" Profondément français, attaché viscéralement à ses racines arméniennes, reconnu dans le monde entier, Charles Aznavour aura accompagné les joies et les peines de trois générations. Ses chefs-d'œuvre, son timbre, son rayonnement unique lui survivront longtemps. " (Emmanuel Macron, Twitter le 1er octobre 2018).
L' aznamania s'est emparée des médias ce lundi 1 er octobre 2018. De manière justifiée. Et c'est tant mieux ! Le départ pour l'ombre de Charles Aznavour, l'un des derniers (le dernier ?) de sa génération, à l'âge de 94 ans (il est né le 22 mai 1924 à Paris), l'a mis en pleine lumière. Des chansons à l'air et aux paroles si connus, des films aussi, des pièces de théâtre...
Charles Aznavour, "monstre sacré" de la chanson française, qui a vendu plus de 180 millions de disques au cours d'une très longue carrière, soixante-douze ans ! Mais aussi 80 films. Parolier, compositeur, interprète. Il a rencontré Charles Trenet et Édith Piaf au début de sa carrière. Il a mis une dizaine d'années avant de vraiment décoller avec le "tube" : "Je m'voyais déjà". Très vite la consécration dans ses spectacles qu'il enchaîna tout au long de sa vie. Il a encouragé Johnny Hallyday qui faisait un peu partie de sa famille. Également Michel Sardou quand il a eu du mal à décoller aussi.
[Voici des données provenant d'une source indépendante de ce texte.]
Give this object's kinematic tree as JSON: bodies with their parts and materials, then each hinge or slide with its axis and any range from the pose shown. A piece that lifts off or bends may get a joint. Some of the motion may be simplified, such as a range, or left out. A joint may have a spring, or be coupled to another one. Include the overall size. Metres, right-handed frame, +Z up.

Honoré par beaucoup de récompenses et de reconnaissances, comme un César d'honneur en 1997, la Victoire de la musique de l'artiste interprète masculin en 1997, une Victoire de la musique d'honneur pour l'ensemble de sa carrière en 2010... et aussi une étoile au Walk of Fame à Hollywood (catégorie chanson) en août 2017.
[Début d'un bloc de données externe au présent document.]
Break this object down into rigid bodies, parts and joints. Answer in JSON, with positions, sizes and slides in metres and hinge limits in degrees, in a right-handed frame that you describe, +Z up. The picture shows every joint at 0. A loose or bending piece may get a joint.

Un travailleur impressionnant et infatigable. La retraite à 60 ans, pas pour lui ! Il n'envisageait pas d'arrêter par lui-même. Il avait fait des concerts à Bercy en décembre 2017. Il revenait d'une tournée au Japon, et discutait encore la veille de sa mort avec Michel Leeb (qui a fait beaucoup de ses débuts de spectacle) de ses projets, des spectacles, un film, etc. Il avait prévu de faire un concert à Boulogne le 8 novembre 2018. Chanter quand on est nonagénaire, ce n'est pas évident. La voix est plus faible, le souffle plus court. Charles Aznavour se moquait de lui en disant qu'il tremblait des mains. Pas parce qu'il avait le tract, comme à ses débuts, mais à cause de l'âge.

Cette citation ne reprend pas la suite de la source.